Just as Shenmue was about life in the 80s (in Japan, anyway), GTAIV is about life now. All these immersive elements come together to tell a story with resonance. While the protagonist, Nico Bellic, is fresh off the boat in search of the American dream, a story that’s become timeless, his path is certainly modern. When pushed to kill off a character I’d grown to like, after the deed had been done I stopped at an internet cafe and found an unread email from them, saying how glad they were I’d helped them out and suggesting we hang out soon. I wanted to try out the online dating site in the game, and when I picked up the girl I felt bad that I’d turned Nico into a murderer and a cheater, having a girlfriend at the time. Experimenting further I picked up one of the series’ infamous prostitutes, selected from three different “services” and watched with shame as the dialogue and animation was much more graphic than the hilarious car bouncing (with the two parties sitting quietly in their respective seats) I was used to from previous GTAs.
It’s that detachment from everything that made the previous Grand Theft Autos nothing more than a violent playground for me, but here all your actions carry a little more weight. Even driving, which was so stylized in previous games and much more realistic here, can say something about a person. While I never followed traffic laws, I made a point to never run over innocent pedestrians, and I almost always paid the bridge tolls. At the same time, when it came to the so-called bad guys I found myself to be ruthlessly opportunistic. A dirty cop asked me to take down a local dealer, and rather than meet him face-to-face I blew his head off with a sniper rifle from across the street and ran off on a motorbike. I later found out if I’d gone and talked to him I could have worked things out more peacefully.
You can’t always feel bad though, as the game pushes Nico as a character as much as you are his puppet master. He’s one of gaming’s strongest protagonists, with a story to be told and moral compass all his own. When forced to kill one key player or another, there is no option to let them sort it out themselves, or kill both. Take that as limited game design or keeping the plot to only two possible paths, but I saw it as part of Nico’s character. He’s a soldier, he’s given a mission, and he carries it out. The option of sparing both of their lives was never there for him.
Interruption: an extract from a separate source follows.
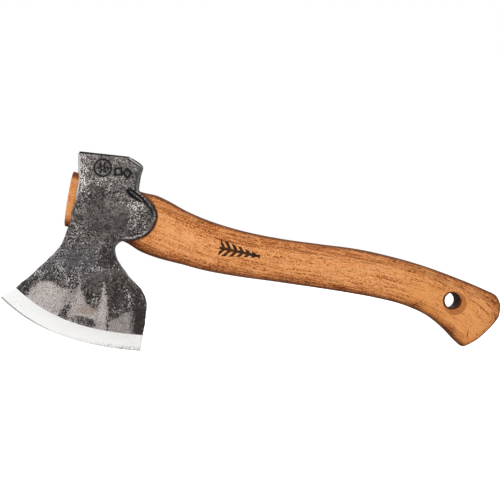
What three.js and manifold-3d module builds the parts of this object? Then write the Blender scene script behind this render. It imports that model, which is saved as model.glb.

The limited freedom of choice, the realistic world juxtaposed with excessive violence, and the borderline misogyny (a topic for another article entirely) threaten to tear down the whole thing. Ultimately, Rockstar strikes a balance and it all comes together. Few games (and almost no action games) push you to think about the world, or even about yourself, and when games stop simply being about rules or beating an opponent, it’s the ones that make you reflect that will ultimately matter. It’s weird to say all this about Grand Theft Auto, but in this newest version it’s true. And while Shenmue’s living, breathing world was an inspiration for GTAIV, GTAIV will surely be an inspiration for an even more memorable game. Hopefully we won’t have to wait another eight years.
Very thoughtful analysis that even non-gamers can appreciate.